6. Todos los fieles, según su capacidad y con la ayuda de Dios, pueden contribuir a hallar las nuevas expresiones o aplicaciones, o una inteligencia más intima de la palabra de Dios. Pero lo que garantiza autorizadamente a todos que no se trata sólo de consideraciones humanas en torno a la palabra, sino de su auténtico significado, es el magisterio, cuando propone la verdad que todos hemos de acoger por obediencia a la autoridad de Dios.
7. Las normas de disciplina pueden variar, pero sólo por decisión de la autoridad de la Iglesia. La obediencia a las vigentes es voluntad de Dios y preserva la libertad contra las arbitrariedades.

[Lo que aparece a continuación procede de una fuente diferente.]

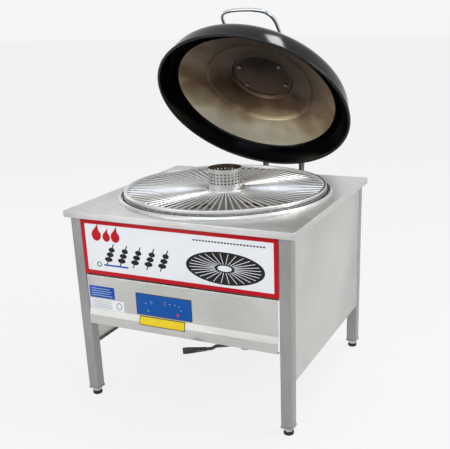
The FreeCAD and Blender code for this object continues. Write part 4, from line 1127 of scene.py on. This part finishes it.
def cut_film(name, outlines, finish, face=SIGN_FACE, thick=0.2, smooth=True):
    """Film cut to closed outlines of x and z, lying on a face that looks to the front."""
    curve = bpy.data.curves.new(name, "CURVE")
    curve.dimensions = "2D"
    curve.fill_mode = "BOTH"
    curve.extrude = thick / 2 * MM
    curve.resolution_u = 8
    for outline in outlines:
        spline = curve.splines.new("BEZIER" if smooth else "POLY")
        points = spline.bezier_points if smooth else spline.points
        points.add(len(outline) - 1)
        for point, here in zip(points, outline):
            if smooth:
                point.co = (here[0] * MM, here[1] * MM, 0)
                point.handle_left_type = point.handle_right_type = "VECTOR" if len(here) > 2 else "AUTO"
            else:
                point.co = (here[0] * MM, here[1] * MM, 0, 1)
        spline.use_cyclic_u = True
    film = curve_to_mesh(name, curve)
    film.rotation_euler = (math.pi / 2, 0, 0)
    film.location = (0, (face - thick / 2) * MM, 0)
    bpy.ops.object.transform_apply(location=True, rotation=True, scale=True)
    return settle(film, "cabinet", finish, "sign")


def flame(x, z, tall):
    """A flame drop: round below, drawn out to a leaning tip. The third number of the tip keeps it sharp."""
    k = tall / 60
    drop = [(0, 0), (15, 8), (19, 24), (10, 40), (9, 60, 1), (-3, 44), (-16, 28), (-15, 10)]
    return [(x + right * k, z + up * k, *sharp) for right, up, *sharp in drop]


def ellipse(x, z, wide, tall, count=12):
    """Points round an ellipse."""
    turns = [2 * math.pi * k / count for k in range(count)]
    return [(x + wide * math.cos(turn), z + tall * math.sin(turn)) for turn in turns]


def bar(x0, z0, x1, z1, wide):
    """A straight stroke with square ends."""
    run = Vector((x1 - x0, z1 - z0)).normalized()
    side = Vector((-run.y, run.x)) * wide / 2
    return [(x0 + side.x, z0 + side.y), (x1 + side.x, z1 + side.y),
            (x1 - side.x, z1 - side.y), (x0 - side.x, z0 - side.y)]


# %% Flames and skewers
cut_film("sign_flames", [flame(-288, 578, 58), flame(-250, 578, 46), flame(-216, 578, 54)], red_ink)
skewers_x = [-242 + 50 * k for k in range(5)]
skewers = [bar(x - 14, 500, x + 18, 572, 3.8) for x in skewers_x]
cut_film("sign_skewers", skewers, black_ink, smooth=False)
morsels = []
for x in skewers_x:
    for part in range(3):
        t = 0.26 + 0.23 * part
        morsels.append(ellipse(x - 14 + 32 * t, 500 + 72 * t, 14.5 - 1.5 * part, 8.0, 10))
cut_film("sign_morsels", morsels, black_ink, face=ON_FILM)

# %% Round grill
GRILL_X, GRILL_Z, SPOKES = 170, 536, 28
disc = [ellipse(GRILL_X, GRILL_Z, 132, 52, 24), ellipse(GRILL_X, GRILL_Z, 24, 9.5)]
cut_film("sign_grill_disc", disc, black_ink)
spokes = []
for k in range(SPOKES):
    turn = 2 * math.pi * (k + 0.5) / SPOKES
    right, up = math.cos(turn), math.sin(turn)
    near = (GRILL_X + 34 * right, GRILL_Z + 13.4 * up)
    far = (GRILL_X + 120 * right, GRILL_Z + 47.3 * up)
    spokes.append(bar(*near, *far, 1.8))
cut_film("sign_grill_spokes", spokes, white_film, face=ON_FILM, smooth=False)

# %% Small marks
cut_film("sign_small_mark", [ellipse(-286, 498, 10, 9), ellipse(-286, 498, 5.5, 5, 10)], green_key)
cut_film("sign_small_rule", [bar(-268, 498, -175, 498, 5.5)], blue_ink, smooth=False)
dots = [bar(66 + 10.5 * k, 617, 73 + 10.5 * k, 617, 4.4) for k in range(23)]
cut_film("sign_dotted_rule", dots, black_ink, smooth=False)

# %% [markdown]
# ## The keypad
# The keypad is a membrane film in a thin dark bezel. The bezel is a plate whose face is inset and pushed
# back, and the film lies in it. The keys are prints under the film, raised a little where a finger
# presses: small pale marks, a green start key and a red stop key.

# %% Keypad
def rounded_plate(name, low, high, radius, soft=0.4):
    """A flat plate with round corners, seen from the front."""
    piece = block(name, low, high)
    round_edges(piece, radius, 5, lambda place, item: along(item, 1))
    round_edges(piece, soft, 2, lambda place, item: not along(item, 1) and abs(place.y - low[1]) < 0.01)
    return piece


def looks_forward(place, item):
    """Whether a face looks to the front."""
    return item.normal.y < -0.99


low, high = (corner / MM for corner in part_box("keypad_frame"))
bezel = rounded_plate("keypad_bezel", low, high, 3.0)
choose(bezel, "FACE", looks_forward)
bpy.ops.mesh.inset(thickness=2.2 * MM, depth=-0.9 * MM)
stand_in(bezel, "keypad_frame")
low, high = (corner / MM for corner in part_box("keypad_overlay"))
film = rounded_plate("keypad_membrane", low, high, 1.5, 0.25)
stand_in(film, "keypad_overlay")
FILM_FACE = low.y

# %% [markdown]
# ## The keys
# Each key is a low cylinder with a broken edge, which stands a little out of the film. All keys of one
# colour are joined, because they need one finish.

# %% Keys
def keys(name, places, radius, finish, proud=0.5):
    """Low round keys that stand on the film."""
    parts = []
    for k, (x, z) in enumerate(places):
        key = rod(f"{name}_{k}", 20, radius, proud, (x, FILM_FACE - proud / 2, z), (math.pi / 2, 0, 0))
        choose(key, "FACE", looks_forward)
        bpy.ops.mesh.bevel(offset=0.35 * proud * MM, segments=2, affect="EDGES")
        parts.append(key)
    return settle(joined(name, parts), "cabinet", finish, "keypad_blue")


marks = [(-120, 384), (-100, 392), (-96, 386), (-30, 392), (-10, 392), (4, 388), (10, 376)]
keys("keypad_marks", marks, 1.7, pale_print)
keys("keypad_lamps", [(-48, 396), (-48, 388)], 1.7, amber_key)
keys("keypad_start_key", [(-112, 359)], 4.6, green_key, 0.7)
keys("keypad_stop_key", [(-2, 359)], 4.6, red_key, 0.7)

# %% [markdown]
# ## Labels
# A yellow strip is stuck over the fascia's fold below the keypad, and a blue and a pale label sit at its
# left. They hold plain bands and rules. The strip is folded like the fascia, and the labels are thin
# plates.

# %% Strip over the fold
def folded_label(name, x0, x1, section, finish):
    """Film a fifth of a millimetre thick, laid over a fold of the fascia."""
    piece = folded(name, (x1 - x0) / 2, eased(section, 5), 0.2)
    piece.data.transform(Matrix.Translation(((x0 + x1) / 2 * MM, 0, 0)))
    return settle(piece, "cabinet", finish, "sign")


folded_label("strip_edge", -146, 23, [(-363.45, 338.2), (-369.35, 316.4), (-369.35, 307.2)], black_ink)
folded_label("strip_yellow", -143.5, 20.5, [(-364.3, 335.8), (-369.6, 316.4), (-369.6, 309.6)], yellow_film)

# %% Labels
LABEL_BACK, LABEL_FACE = -363.2, -363.5


def label(name, x0, z0, x1, z1, finish):
    """A thin label with round corners on the fascia's flat field."""
    plate = rounded_plate(name, (x0, LABEL_FACE, z0), (x1, LABEL_BACK, z1), 1.5, 0.1)
    return settle(plate, "cabinet", finish, "sign")


label("label_blue", -336, 379, -238, 420, blue_ink)
bands = [bar(-328, 387 + 8 * k, -248 - 8 * (k % 2), 387 + 8 * k, 1.8) for k in range(4)]
cut_film("label_blue_bands", bands, pale_print, face=LABEL_FACE, smooth=False)
label("label_pale", -336, 339, -205, 375, white_film)
rules = [bar(-329, 345 + 6 * k, -252, 345 + 6 * k, 1.3) for k in range(5)]
cut_film("label_pale_rules", rules, grey_ink, face=LABEL_FACE, smooth=False)
cut_film("label_pale_box", [ellipse(-224, 357, 11, 12), ellipse(-224, 357, 8, 9)], grey_ink, face=LABEL_FACE)

# %% [markdown]
# ## The heating elements and the probe
# Each element is a metal-sheathed rod bent into a ring, whose two ends leave through the pan's window. A
# round bar along the ring's line makes it. The probe is a thin rod beside their ends.

# %% Heaters
HEAT_LEVEL, RING_STEPS = 585, 72


def ring_line(radius, leg, end):
    """A ring that is open in front, with two straight ends a leg's width from the middle."""
    opening = math.asin(leg / radius)
    line = [(leg, AXIS_Y - end, HEAT_LEVEL)]
    for k in range(RING_STEPS + 1):
        turn = -math.pi / 2 + opening + (2 * math.pi - 2 * opening) * k / RING_STEPS
        line.append((radius * math.cos(turn), AXIS_Y + radius * math.sin(turn), HEAT_LEVEL))
    line.append((-leg, AXIS_Y - end, HEAT_LEVEL))
    return line


for name, radius, leg in (("heater_outer", 285, 44.0), ("heater_inner", 190, 20.0)):
    stand_in(bar_along(name + "_rod", ring_line(radius, leg, 345), 4.4, 4), name)
probe = bar_along("temperature_probe_rod", [(58, -336.5, HEAT_LEVEL), (58, -281.5, HEAT_LEVEL)], 3.9, 4)
stand_in(probe, "temperature_probe")

# %% [markdown]
# ## Under the pan
# The sump, the drain pipe, its ball valve and the outlet elbow are round on the real cooker. The sump is
# turned. The pipe and the elbow are drawn as bars along a line, in the drain's own frame, which has its X
# axis along the pipe.

# %% Drain
ELBOW_OUT, ELBOW_END, BEND, BEND_STEPS = 418, -31, 15, 13
sump_section = [(0, 287), (53, 287), (62, 297), (62, 370.3), (60.5, 370.3), (60.5, 297.6), (52.5, 288.5),
                (0, 288.5)]
sump = turned("sump_cup", eased(sump_section, [0, 4, 6, 0.3, 0.3, 5, 3, 0], 3), 64)
stand_in(sump, "sump")
pipe = bar_along("drain_pipe_tube", [(60.7, 0, 0), (339.9, 0, 0)], 13.4)
stand_in(pipe, "drain_pipe", at=DRAIN_PLACE)
elbow_line = [(396, 0, 0)]
for k in range(BEND_STEPS + 1):
    turn = math.pi / 2 * k / BEND_STEPS
    elbow_line.append((ELBOW_OUT - BEND + BEND * math.sin(turn), 0, BEND * math.cos(turn) - BEND))
elbow = bar_along("drain_elbow_tube", elbow_line + [(ELBOW_OUT, 0, ELBOW_END)], 14.6)
stand_in(elbow, "drain_elbow", at=DRAIN_PLACE)

# %% [markdown]
# ## The lever's grip
# The valve's lever ends in a dipped vinyl grip, thick at its end and slim where the lever enters. A block
# is cut into slices, each slice is scaled to its own width, and a large bevel rounds it all.

# %% Grip
GRIP_FROM, GRIP_TO, GRIP_MIDDLE, GRIP_LEVEL = -118, -194, 368, -46
SLICES = (0.5, 0.58, 0.68, 0.8, 0.92, 1.0, 0.9)
grip = block("lever_grip_dipped", (355, GRIP_TO, -51), (381, GRIP_FROM, -41))
bpy.ops.mesh.subdivide(number_cuts=len(SLICES) - 2)
for k, slim in enumerate(SLICES):
    level = GRIP_FROM + (GRIP_TO - GRIP_FROM) * k / (len(SLICES) - 1)
    choose(grip, "VERT", lambda place, item: abs(place.y - level) < 1)
    bpy.ops.transform.resize(value=(slim, 1, min(1.25, 0.7 + 0.55 * slim)),
                             center_override=(GRIP_MIDDLE * MM, level * MM, GRIP_LEVEL * MM))
break_edges(grip, 4.2, 4, 40)
stand_in(grip, "lever_grip", at=DRAIN_PLACE, smooth=60)

# %% [markdown]
# ## Size
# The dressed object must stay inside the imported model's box.

# %% Finish
low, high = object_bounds()
print("dressed pieces:", len(made))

8. Es legítimo renovar los medios prácticos de acción pastoral, siempre que se haga al servicio de los fines permanentes de la Iglesia y sin excluir los medios tradicionales que continúen siendo provechosos.
9. Cuando se está a la busca de nuevas expresiones, aplicaciones o desarrollos de la verdad, mientras que alguna no sea propuesta a toda la Iglesia por el magisterio, hay una zona de opiniones libres, que es necesario respetar. Y lo mismo sucede cuando se buscan medios de acción, mientras la autoridad competente no dicte una norma. Se ha de evitar una gran tentación actual: la de imponer la dictadura en materias opinables, donde son libres las apreciaciones de los creyentes, mientras por otro lado se tolera todo atrevimiento contra los dogmas.
10. Rechazar a toda costa las ambigüedades. Si son fruto de impericia, no tenemos por qué padecerlas; si son fruto de malicia, no podemos implicarnos en una traición contra Cristo y su Iglesia. Fieles a la Iglesia, diremos con los Apóstoles: "Es preciso obedecer a Dios antes que a los hombres" (Hch 5, 29).